I'm sure that I did a lot more than that, especially since this was/is my first legal summer in Toronto, but it's 1 in the afternoon and my cramps are kicking my ass, (the KC's have never left), forgive me for not being thorough enough. I'm not perfect, my life is always going to come with a slew of ups and downs, but I am trying to become someone who I won't always hate. I still live with my mental illnesses, I still keep things from the people that I love/care about, I'm still mean and cruel and broken, I still feel like I'm drowning sometimes, but I try not to let that get to me as much these days.

-Peace out girl scouts.

End of blog song: Eyes to the Sky; Jon Bellion

Friday, 7 August 2015

Who knew?
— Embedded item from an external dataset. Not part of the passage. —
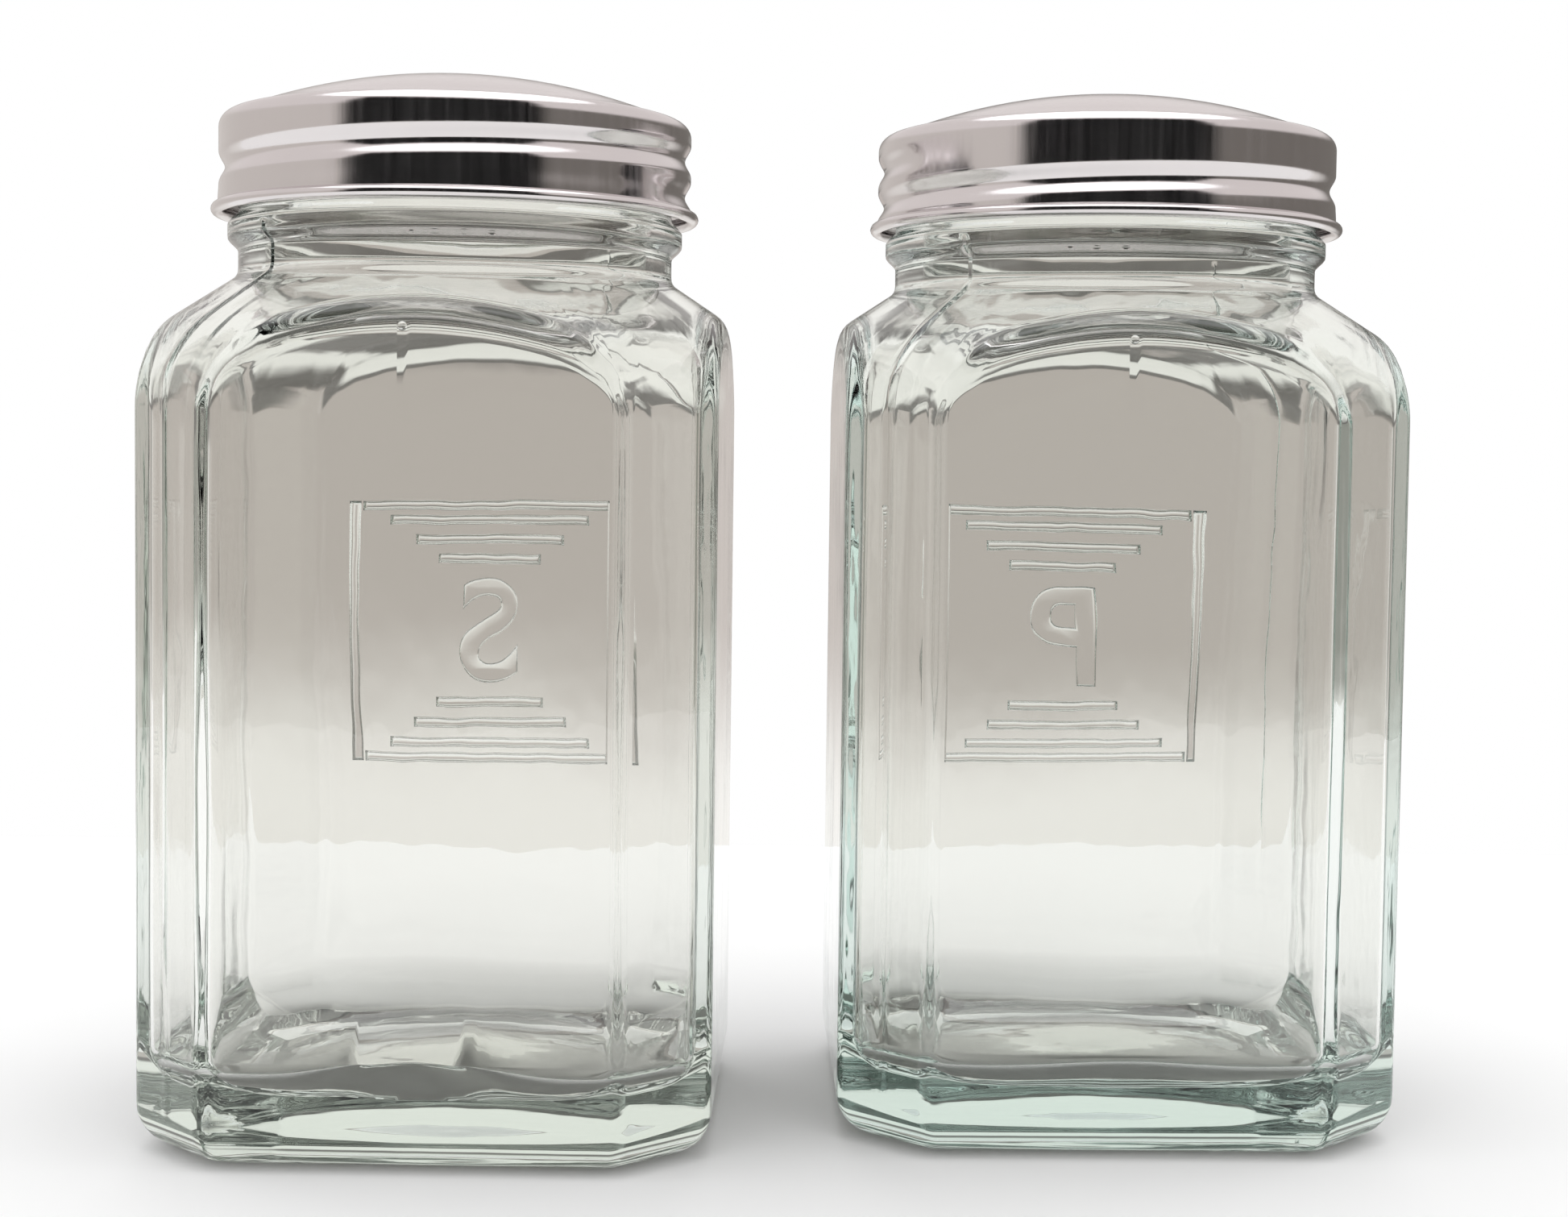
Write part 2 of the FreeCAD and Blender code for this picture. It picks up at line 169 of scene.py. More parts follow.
class ShakerSealSettings(bpy.types.PropertyGroup):
    inner_radius: length("Inner radius", "Inside of the seal ring", 22.6)
    rounding: length("Rounding", "Roundness of the ring's edges", 0.22)
    tint: colour("Seal", "Colour of the soft ring", (0.78, 0.76, 0.70))


class ShakerStageSettings(bpy.types.PropertyGroup):
    camera_height: length("Camera height", "Camera above the table", 75.98)
    camera_distance: length("Camera distance", "Camera in front of the pair", 299.3)
    camera_side: length("Camera side", "Camera to the right of the middle", 0.37)
    pitch: angle("Pitch", "How far the camera looks down", 3.257)
    roll: angle("Roll", "Turn of the camera about its view", 0.718)
    lens: bpy.props.FloatProperty(name="Lens", description="Focal length", default=57.56,
                                  min=1.0, unit="CAMERA")
    floor_width: length("Floor width", "Width of the pale floor", 1000.0)
    floor_behind: length("Floor behind", "How far the floor runs behind the pair", 200.0)
    wall: colour("Wall", "Colour of the wall behind the pair", (0.60, 0.55, 0.52))
    shade: colour("Shade", "Colour of the room's darker corners", (0.34, 0.34, 0.31))
    window: colour("Window", "Colour of the bright sides of the room", (1.1, 1.1, 1.07))
    ledge: colour("Ledge", "Colour of the dim stretch at the top of the wall", (0.20, 0.19, 0.18))
    ceiling: colour("Ceiling", "Colour of the ceiling right above the pair", (0.12, 0.12, 0.11))
    table: colour("Table", "Colour of the table beyond the floor", (0.95, 0.93, 0.90))
    steel_left: colour("Left side", "What the steel reflects on the left", (0.72, 0.68, 0.65))
    steel_right: colour("Right side", "What the steel reflects on the right", (0.20, 0.185, 0.17))
    behind: colour("Behind", "What the steel reflects above and behind the pair", (0.86, 0.81, 0.80))
    skylight: colour("Skylight", "Colour of the bright slope beyond the pair", (1.00, 1.00, 0.96))
    dark: colour("Dark room", "Colour of the unlit part of the room", (0.003, 0.003, 0.003))
    fill: colour("Fill", "Even light on matt surfaces", (1.12, 1.12, 1.12))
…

Not me, that's who!

Begin of blog song: House of Gold- Twenty One Pilots

I actually thought that I deleted this thing. I can't believe it's still here.
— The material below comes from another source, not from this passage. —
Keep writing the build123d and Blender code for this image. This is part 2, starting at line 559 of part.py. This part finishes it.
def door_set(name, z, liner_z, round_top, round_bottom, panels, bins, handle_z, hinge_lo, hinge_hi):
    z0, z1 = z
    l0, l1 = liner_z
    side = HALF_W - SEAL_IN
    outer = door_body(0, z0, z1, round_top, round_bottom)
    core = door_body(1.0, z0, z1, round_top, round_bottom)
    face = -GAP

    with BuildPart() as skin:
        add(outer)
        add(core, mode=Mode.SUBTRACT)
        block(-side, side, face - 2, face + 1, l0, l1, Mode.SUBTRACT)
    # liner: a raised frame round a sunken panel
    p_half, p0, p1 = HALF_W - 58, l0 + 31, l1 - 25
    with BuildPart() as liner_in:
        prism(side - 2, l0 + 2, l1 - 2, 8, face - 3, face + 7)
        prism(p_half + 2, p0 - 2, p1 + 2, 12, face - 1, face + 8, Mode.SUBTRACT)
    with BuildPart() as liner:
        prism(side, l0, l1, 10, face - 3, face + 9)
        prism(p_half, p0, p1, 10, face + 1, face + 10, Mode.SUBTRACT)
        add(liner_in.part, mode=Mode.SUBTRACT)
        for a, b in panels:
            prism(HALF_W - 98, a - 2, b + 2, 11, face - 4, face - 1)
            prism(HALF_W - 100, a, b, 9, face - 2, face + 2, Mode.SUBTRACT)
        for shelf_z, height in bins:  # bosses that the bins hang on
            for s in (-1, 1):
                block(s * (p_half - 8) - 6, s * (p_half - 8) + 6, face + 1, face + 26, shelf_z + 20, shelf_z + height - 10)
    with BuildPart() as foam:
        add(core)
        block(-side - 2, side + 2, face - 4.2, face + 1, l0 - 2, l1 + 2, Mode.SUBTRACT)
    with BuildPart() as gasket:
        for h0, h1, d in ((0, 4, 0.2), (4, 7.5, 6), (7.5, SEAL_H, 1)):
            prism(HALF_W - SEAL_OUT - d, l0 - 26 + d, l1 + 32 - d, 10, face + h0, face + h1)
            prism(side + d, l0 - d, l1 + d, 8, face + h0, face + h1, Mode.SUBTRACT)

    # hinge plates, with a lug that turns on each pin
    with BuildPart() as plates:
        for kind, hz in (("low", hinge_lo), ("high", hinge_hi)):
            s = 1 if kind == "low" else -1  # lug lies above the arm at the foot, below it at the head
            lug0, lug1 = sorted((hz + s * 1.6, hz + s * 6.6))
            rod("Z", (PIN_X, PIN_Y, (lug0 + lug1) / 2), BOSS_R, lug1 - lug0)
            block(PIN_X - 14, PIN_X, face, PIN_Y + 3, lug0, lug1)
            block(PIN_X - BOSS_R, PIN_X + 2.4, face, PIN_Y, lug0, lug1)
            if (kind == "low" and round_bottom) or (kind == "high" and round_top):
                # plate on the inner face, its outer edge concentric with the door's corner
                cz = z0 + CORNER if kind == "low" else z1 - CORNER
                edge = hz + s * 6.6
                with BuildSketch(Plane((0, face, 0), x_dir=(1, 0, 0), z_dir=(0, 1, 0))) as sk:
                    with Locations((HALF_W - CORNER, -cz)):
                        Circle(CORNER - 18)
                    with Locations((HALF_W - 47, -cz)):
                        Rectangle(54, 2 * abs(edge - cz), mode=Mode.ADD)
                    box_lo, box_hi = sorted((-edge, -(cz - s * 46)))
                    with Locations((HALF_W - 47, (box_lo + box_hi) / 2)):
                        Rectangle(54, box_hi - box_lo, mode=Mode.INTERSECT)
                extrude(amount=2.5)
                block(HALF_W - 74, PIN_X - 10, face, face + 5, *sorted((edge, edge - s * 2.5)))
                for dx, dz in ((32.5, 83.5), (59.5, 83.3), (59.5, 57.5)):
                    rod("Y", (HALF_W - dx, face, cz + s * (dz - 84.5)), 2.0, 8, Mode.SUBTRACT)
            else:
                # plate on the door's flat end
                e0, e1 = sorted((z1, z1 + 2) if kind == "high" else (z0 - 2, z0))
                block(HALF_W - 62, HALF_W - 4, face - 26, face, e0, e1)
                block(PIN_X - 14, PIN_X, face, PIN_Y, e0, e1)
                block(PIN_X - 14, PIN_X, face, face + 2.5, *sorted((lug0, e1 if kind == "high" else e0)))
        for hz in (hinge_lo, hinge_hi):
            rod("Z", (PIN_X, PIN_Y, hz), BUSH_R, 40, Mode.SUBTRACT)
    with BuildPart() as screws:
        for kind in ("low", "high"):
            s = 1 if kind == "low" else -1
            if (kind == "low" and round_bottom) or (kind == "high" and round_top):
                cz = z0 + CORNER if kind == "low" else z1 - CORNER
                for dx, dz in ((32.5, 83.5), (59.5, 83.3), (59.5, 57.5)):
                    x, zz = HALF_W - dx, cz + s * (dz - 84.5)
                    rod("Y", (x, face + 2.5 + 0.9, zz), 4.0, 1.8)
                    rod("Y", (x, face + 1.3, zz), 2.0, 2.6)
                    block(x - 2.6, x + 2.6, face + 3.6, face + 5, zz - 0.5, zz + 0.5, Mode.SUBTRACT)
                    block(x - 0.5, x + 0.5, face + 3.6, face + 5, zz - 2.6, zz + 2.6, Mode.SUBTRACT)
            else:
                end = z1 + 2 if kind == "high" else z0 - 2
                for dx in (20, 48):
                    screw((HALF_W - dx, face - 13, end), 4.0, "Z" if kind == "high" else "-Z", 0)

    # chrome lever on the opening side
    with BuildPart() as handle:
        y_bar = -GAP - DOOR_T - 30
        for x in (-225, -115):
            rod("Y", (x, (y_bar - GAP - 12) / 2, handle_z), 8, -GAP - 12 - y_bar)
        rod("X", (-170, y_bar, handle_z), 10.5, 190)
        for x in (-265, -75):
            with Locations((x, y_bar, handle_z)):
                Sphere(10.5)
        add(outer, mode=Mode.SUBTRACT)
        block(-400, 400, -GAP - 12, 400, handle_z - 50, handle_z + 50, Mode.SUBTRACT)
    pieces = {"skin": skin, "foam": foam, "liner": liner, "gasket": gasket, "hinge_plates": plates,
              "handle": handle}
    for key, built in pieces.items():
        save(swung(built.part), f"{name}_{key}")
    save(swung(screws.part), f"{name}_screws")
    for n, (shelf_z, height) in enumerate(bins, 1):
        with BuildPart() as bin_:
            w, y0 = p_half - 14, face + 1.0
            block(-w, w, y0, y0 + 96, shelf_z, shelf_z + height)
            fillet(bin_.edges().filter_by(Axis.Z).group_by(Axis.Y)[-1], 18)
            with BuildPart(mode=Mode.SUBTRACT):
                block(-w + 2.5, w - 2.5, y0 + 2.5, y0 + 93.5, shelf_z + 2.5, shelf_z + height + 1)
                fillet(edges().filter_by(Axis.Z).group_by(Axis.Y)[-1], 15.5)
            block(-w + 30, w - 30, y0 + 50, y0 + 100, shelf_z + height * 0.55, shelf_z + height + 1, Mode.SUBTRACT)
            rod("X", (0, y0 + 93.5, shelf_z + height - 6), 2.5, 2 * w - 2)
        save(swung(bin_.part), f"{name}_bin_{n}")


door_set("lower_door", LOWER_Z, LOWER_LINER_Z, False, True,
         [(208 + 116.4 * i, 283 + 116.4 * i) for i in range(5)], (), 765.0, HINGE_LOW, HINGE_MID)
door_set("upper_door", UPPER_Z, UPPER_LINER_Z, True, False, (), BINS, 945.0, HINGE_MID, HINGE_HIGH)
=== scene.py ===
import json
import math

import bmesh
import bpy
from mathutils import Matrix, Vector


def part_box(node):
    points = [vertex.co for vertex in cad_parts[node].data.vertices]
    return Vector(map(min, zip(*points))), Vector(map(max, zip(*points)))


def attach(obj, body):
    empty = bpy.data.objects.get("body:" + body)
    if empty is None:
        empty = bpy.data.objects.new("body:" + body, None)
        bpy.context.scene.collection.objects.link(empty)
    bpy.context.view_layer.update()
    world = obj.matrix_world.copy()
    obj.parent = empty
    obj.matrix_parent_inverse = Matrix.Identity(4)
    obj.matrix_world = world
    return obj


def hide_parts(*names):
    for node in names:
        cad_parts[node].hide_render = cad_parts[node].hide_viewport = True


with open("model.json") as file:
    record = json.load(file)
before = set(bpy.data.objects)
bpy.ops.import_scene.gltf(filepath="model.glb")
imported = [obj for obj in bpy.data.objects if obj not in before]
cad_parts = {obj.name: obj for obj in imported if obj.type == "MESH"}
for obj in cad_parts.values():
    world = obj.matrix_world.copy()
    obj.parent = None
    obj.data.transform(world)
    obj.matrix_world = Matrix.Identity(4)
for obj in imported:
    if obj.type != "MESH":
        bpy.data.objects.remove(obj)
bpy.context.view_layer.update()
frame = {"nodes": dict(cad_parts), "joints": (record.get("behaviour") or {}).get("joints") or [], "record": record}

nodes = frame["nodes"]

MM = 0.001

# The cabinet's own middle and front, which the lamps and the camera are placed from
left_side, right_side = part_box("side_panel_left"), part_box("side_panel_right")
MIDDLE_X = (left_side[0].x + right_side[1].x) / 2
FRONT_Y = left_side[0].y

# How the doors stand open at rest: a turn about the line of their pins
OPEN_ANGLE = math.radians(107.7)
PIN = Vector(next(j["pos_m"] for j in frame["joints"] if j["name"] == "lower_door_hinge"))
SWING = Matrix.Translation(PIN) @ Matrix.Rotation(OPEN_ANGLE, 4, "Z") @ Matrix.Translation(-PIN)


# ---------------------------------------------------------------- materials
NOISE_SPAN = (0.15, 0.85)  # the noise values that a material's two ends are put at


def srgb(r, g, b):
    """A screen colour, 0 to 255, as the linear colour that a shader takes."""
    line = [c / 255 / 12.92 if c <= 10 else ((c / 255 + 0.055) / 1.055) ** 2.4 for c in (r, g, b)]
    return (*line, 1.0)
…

So, I'm back... sort of, I don't know, that's sort of the theme of my life these days; "I don't know". It's fitting, I guess. My first action of being back involved me going through every post ever made on this blog, editing it, and then commenting where I saw fit. One thing is for sure, I am equal parts funny, annoying, angsty, and embarrassing.

I reckon I'm going to get back into the swing of things, see how long I can stay consistent with it all. Tomorrow I'll be posting a life update (pictures and all), a lot has changed.

I want to put it out there that I'm not continuing this blog for the views, I'm doing it because although some parts were painful to look back on, I'm glad that I had something to look at. I live on through my words, it's going to be one hell of a trip when I look back on this site in another three to four years and see how much I've grown and changed.

I've come a long way, and although a lot of things have stayed the same, a lot of things have changed as well, and mostly for the better.

So, I'll see y'all tomorrow. To those of you who have stuck with me, or those of you who will eventually find me in the future, or heck even to future me, thank you. Thanks for carrying on with me.